◆ **Objective**:
Output exactly the lines that run from the line containing "Write part 2" through the line containing "# The sharp", with both ends included.

◆ **Dataset**:
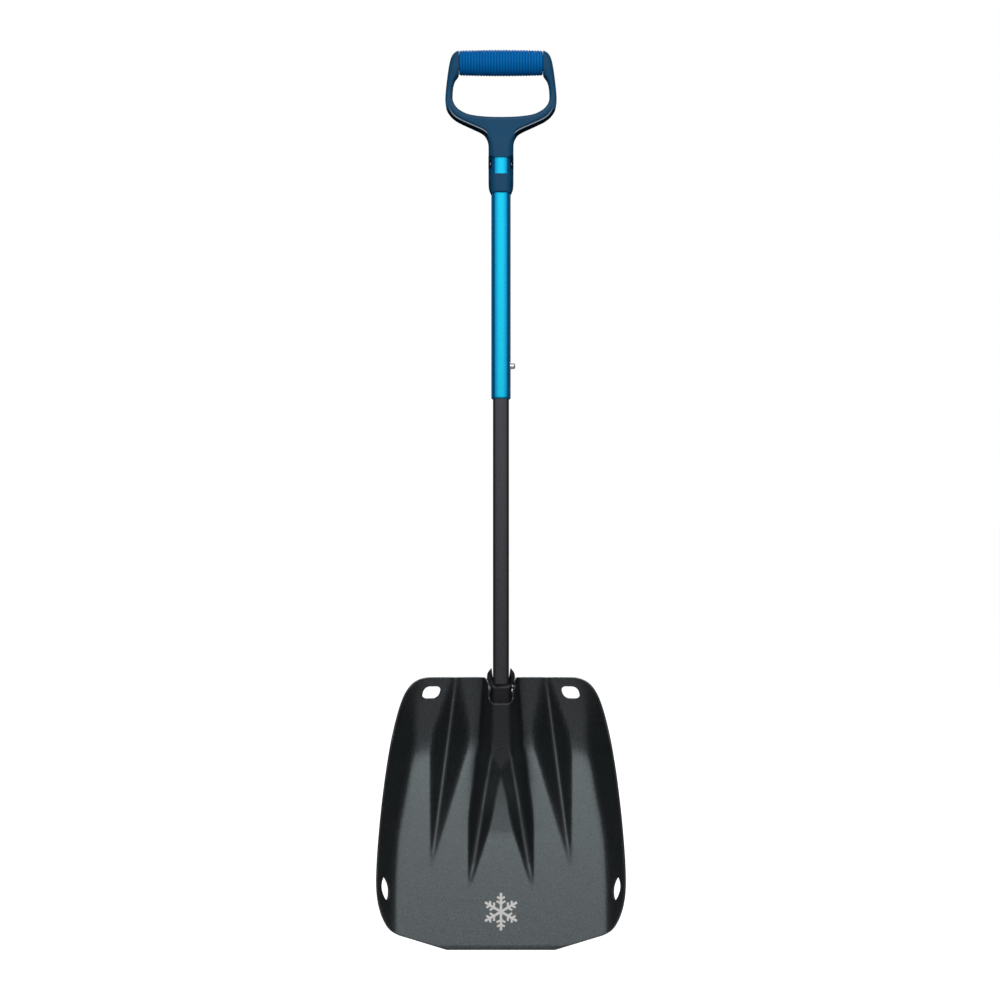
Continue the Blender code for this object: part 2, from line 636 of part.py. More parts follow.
def make_grip(parts, material, parent):
    """Moulded sleeve on the handle's bar, slightly fuller in the middle."""
    crown = 0.7 * MM
    stations = 12
    profile = []
    for i in range(stations + 1):
        share = -1 + 2 * i / stations
        end_round = 2.2 * MM * max(abs(share) - 0.83, 0) / 0.17
        profile.append((share * GRIP_HALF_LENGTH, GRIP_RADIUS - crown * share * share - end_round))
    profile += [(GRIP_HALF_LENGTH, GRIP_BORE_RADIUS), (-GRIP_HALF_LENGTH, GRIP_BORE_RADIUS)]
    grip = turned("grip_sleeve", profile, "X", (0, 0, GRIP_Z), parts, 24, closed=True)
    finish(grip, material, parent, (0, 0, GRIP_Z))


# ---------------------------------------------------------------- assembly
def make_empty(name, location, collection):
    empty = bpy.data.objects.new(name, None)
    empty.location = Vector(location)
    empty.empty_display_size = 20 * MM
    collection.objects.link(empty)
    return empty


def main():
    clear_scene()
    parts = make_collection("avalanche_shovel")
    cutters = make_collection("cutters")

    sheet_black = make_material("anodised_black_sheet", (0.085, 0.100, 0.104), 0.42, 0.65)
    tube_black = make_material("anodised_black_tube", (0.050, 0.048, 0.058), 0.45, 0.6)
    tube_blue = make_material("anodised_blue_tube", (0.010, 0.560, 0.800), 0.32, 0.8)
    navy = make_material("navy_plastic", (0.020, 0.068, 0.135), 0.5, 0.0)
    grip_blue = make_material("blue_grip", (0.004, 0.115, 0.360), 0.55, 0.0)
    black_plastic = make_material("black_plastic", (0.022, 0.021, 0.024), 0.5, 0.0)
    steel = make_material("bright_steel", (0.72, 0.72, 0.74), 0.2, 1.0)
    spring_steel = make_material("spring_steel", (0.30, 0.30, 0.32), 0.35, 1.0)

    blade_rest = make_empty("blade_origin", (0, 0, 0), parts)
    release_axis = make_empty("blade_release_axis", (0, 0, LOWER_BOTTOM), parts)
    telescope_axis = make_empty("telescope_axis", (0, 0, UPPER_BOTTOM), parts)

    make_blade(parts, cutters, sheet_black, blade_rest)
    make_sleeve(parts, cutters, black_plastic, blade_rest)
    make_bracket(parts, cutters, sheet_black, blade_rest)
    for name, z in zip(("bracket_rivet_lower", "bracket_rivet_upper"), RIVET_HEIGHTS):
        make_rivet(name, z, 12 * MM, BRACKET_MID_Y + SHEET / 2, 4 * MM, parts, steel, blade_rest)

    make_lower_tube(parts, cutters, tube_black, release_axis)
    make_plug("bottom_end_plug", LOWER_BOTTOM, 1, 8 * MM, parts, black_plastic, release_axis)
    make_plug("top_guide_plug", LOWER_TOP, -1, 8 * MM, parts, black_plastic, release_axis)
    for prefix, z in (("lower", LOWER_BUTTON_Z), ("upper", UPPER_BUTTON_Z)):
        make_button(f"{prefix}_button", z, parts, steel, release_axis)
        make_spring(f"{prefix}_leaf_spring", z, parts, spring_steel, release_axis)

    make_upper_tube(parts, cutters, tube_blue, telescope_axis)
    make_handle(parts, cutters, navy, telescope_axis)
    make_grip(parts, grip_blue, telescope_axis)
    make_rivet("handle_rivet", HANDLE_RIVET_Z, 12.1 * MM, CORE_HALF_DEPTH + NECK_OUTER, 4.2 * MM,
               parts, steel, telescope_axis)


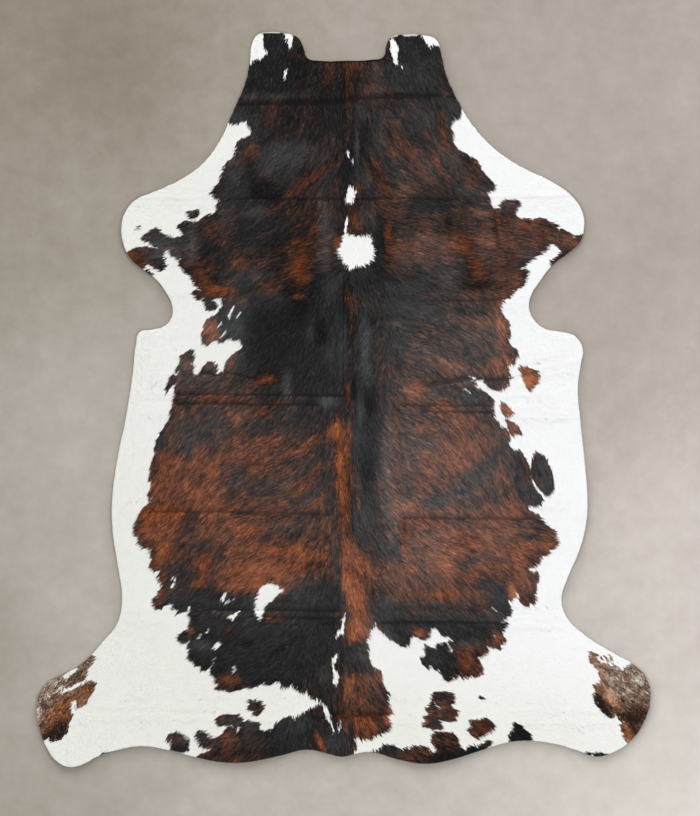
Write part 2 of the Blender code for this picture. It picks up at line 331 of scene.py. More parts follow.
OUTLINE = border_loop(bmesh.from_edit_mesh(cutter.data))
CUTTER_HIGH = 0.1
bpy.ops.mesh.select_all(action="SELECT")
bpy.ops.transform.resize(value=(1, 1, 0), center_override=(0, 0, 0))
bpy.ops.mesh.dissolve_limited(angle_limit=math.radians(1))
bpy.ops.mesh.select_all(action="SELECT")
bpy.ops.mesh.extrude_region_move(TRANSFORM_OT_translate={"value": (0, 0, CUTTER_HIGH)})
bpy.ops.mesh.select_all(action="SELECT")
bpy.ops.transform.translate(value=(0, 0, -CUTTER_HIGH / 2))
bpy.ops.mesh.normals_make_consistent(inside=False)
bpy.ops.object.mode_set(mode="OBJECT")
print("outline of", len(OUTLINE), "corners; cutter of", len(cutter.data.polygons), "faces")

# %% [markdown]
# ## How high the leather lies
# The hide was folded up for transport, and those folds still stand a few millimetres proud,
# as does the hem here and there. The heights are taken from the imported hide's underside with
# vertical rays on a fine net, evened out a little, and read between the net's points.
# The sharp bottom of each crease is a narrow groove, from a short table listed later.

# %% Heights of the underside
NET = 0.010
EDGE_ROOM = 0.03
EVENING_ROUNDS = 3
net_x = np.arange(LOW.x - EDGE_ROOM, HIGH.x + EDGE_ROOM + NET, NET)
net_y = np.arange(LOW.y - EDGE_ROOM, HIGH.y + EDGE_ROOM + NET, NET)
packed = BVHTree.FromObject(HIDE, bpy.context.evaluated_depsgraph_get())


def underside(x, y):
    """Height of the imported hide's underside over one place, or next to it outside the outline."""
    met = packed.ray_cast((x, y, -1), (0, 0, 1))[0]
    return (met or packed.find_nearest((x, y, 0))[0]).z


net_heights = np.array([[underside(x, y) for x in net_x] for y in net_y])
for _ in range(EVENING_ROUNDS):
    framed = np.pad(net_heights, 1, mode="edge")
    net_heights = (
        4 * net_heights
        + framed[:-2, 1:-1]
        + framed[2:, 1:-1]
        + framed[1:-1, :-2]
        + framed[1:-1, 2:]
    ) / 8


def read_net(values, x, y):
    """A net's value between its points."""
    i = np.clip((x - net_x[0]) / NET, 0, len(net_x) - 1.001)
    j = np.clip((y - net_y[0]) / NET, 0, len(net_y) - 1.001)
    i0, j0 = i.astype(int), j.astype(int)
    right, up = i - i0, j - j0
    near = values[j0, i0] * (1 - right) + values[j0, i0 + 1] * right
    far = values[j0 + 1, i0] * (1 - right) + values[j0 + 1, i0 + 1] * right
    return near * (1 - up) + far * up


lowest, highest = 1000 * net_heights.min(), 1000 * net_heights.max()
print("underside from", round(lowest, 2), "to", round(highest, 2), "mm")

# %% [markdown]
# ## The leather
# The leather starts as a flat grid, fine enough to bend over the folds. Solidify gives it its
# thickness, the cutter trims it to the outline, and each corner is then lifted to its height.
# The cut edge stays square, as a knife leaves it.

# %% Leather sheet
LEATHER = 0.0025
CELL = 0.0125
MARGIN = 0.02
sides = (HIGH.x - LOW.x + 2 * MARGIN, HIGH.y - LOW.y + 2 * MARGIN)
bpy.ops.object.select_all(action="DESELECT")
bpy.ops.mesh.primitive_grid_add(
    x_subdivisions=round(sides[0] / CELL),
    y_subdivisions=round(sides[1] / CELL),
    size=1,
    location=((LOW.x + HIGH.x) / 2, (LOW.y + HIGH.y) / 2, 0),
)
leather = bpy.context.object
leather.name = "hide_skin"
bpy.ops.transform.resize(value=(sides[0], sides[1], 1))
bpy.ops.object.transform_apply(location=True, rotation=True, scale=True)


def add_modifier(thing, kind, **settings):
    """Adds a modifier and applies it at once."""
    pick(thing)
    modifier = thing.modifiers.new(kind.lower(), kind)
    for name, value in settings.items():
        setattr(modifier, name, value)
    bpy.ops.object.modifier_apply(modifier=modifier.name)


add_modifier(leather, "SOLIDIFY", thickness=LEATHER, offset=0)
add_modifier(leather, "BOOLEAN", operation="INTERSECT", object=cutter, solver="EXACT")
bpy.data.objects.remove(cutter)
print("leather sheet of", len(leather.data.polygons), "faces")

# %% Lay the leather on its heights
corners = np.zeros(len(leather.data.vertices) * 3)
leather.data.vertices.foreach_get("co", corners)
corners = corners.reshape(-1, 3)
on_top = corners[:, 2] > 0
corners[:, 2] = read_net(net_heights, corners[:, 0], corners[:, 1]) + LEATHER * on_top
leather.data.vertices.foreach_set("co", corners.ravel())
leather.data.update()
print("leather top up to", round(corners[:, 2].max() * 1000, 2), "mm")

# %% [markdown]
# ## Markings
# The coat is white with one great dark patch over the back, dark islands round it, and two
# grizzled shanks. Nature draws these borders in small steps, so each border is a list of
# corners, read off section by section. The locks of hair fray them later.

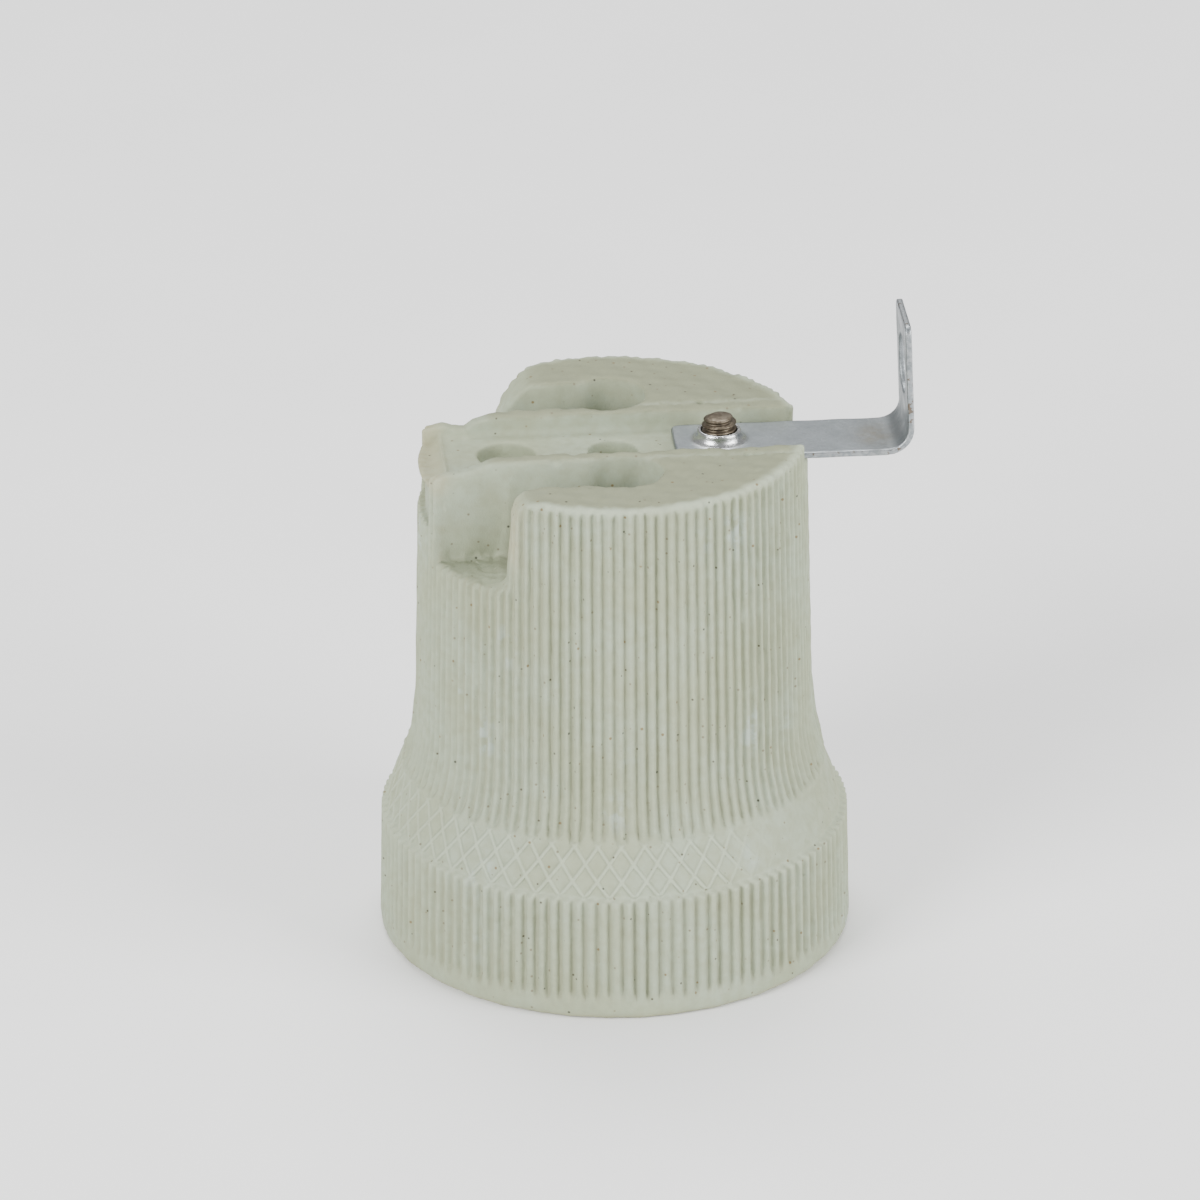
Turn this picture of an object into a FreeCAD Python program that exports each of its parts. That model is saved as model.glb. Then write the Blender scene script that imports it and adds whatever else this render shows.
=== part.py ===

◆ **The completed task**:
Write part 2 of the Blender code for this picture. It picks up at line 331 of scene.py. More parts follow.
OUTLINE = border_loop(bmesh.from_edit_mesh(cutter.data))
CUTTER_HIGH = 0.1
bpy.ops.mesh.select_all(action="SELECT")
bpy.ops.transform.resize(value=(1, 1, 0), center_override=(0, 0, 0))
bpy.ops.mesh.dissolve_limited(angle_limit=math.radians(1))
bpy.ops.mesh.select_all(action="SELECT")
bpy.ops.mesh.extrude_region_move(TRANSFORM_OT_translate={"value": (0, 0, CUTTER_HIGH)})
bpy.ops.mesh.select_all(action="SELECT")
bpy.ops.transform.translate(value=(0, 0, -CUTTER_HIGH / 2))
bpy.ops.mesh.normals_make_consistent(inside=False)
bpy.ops.object.mode_set(mode="OBJECT")
print("outline of", len(OUTLINE), "corners; cutter of", len(cutter.data.polygons), "faces")

# %% [markdown]
# ## How high the leather lies
# The hide was folded up for transport, and those folds still stand a few millimetres proud,
# as does the hem here and there. The heights are taken from the imported hide's underside with
# vertical rays on a fine net, evened out a little, and read between the net's points.
# The sharp bottom of each crease is a narrow groove, from a short table listed later.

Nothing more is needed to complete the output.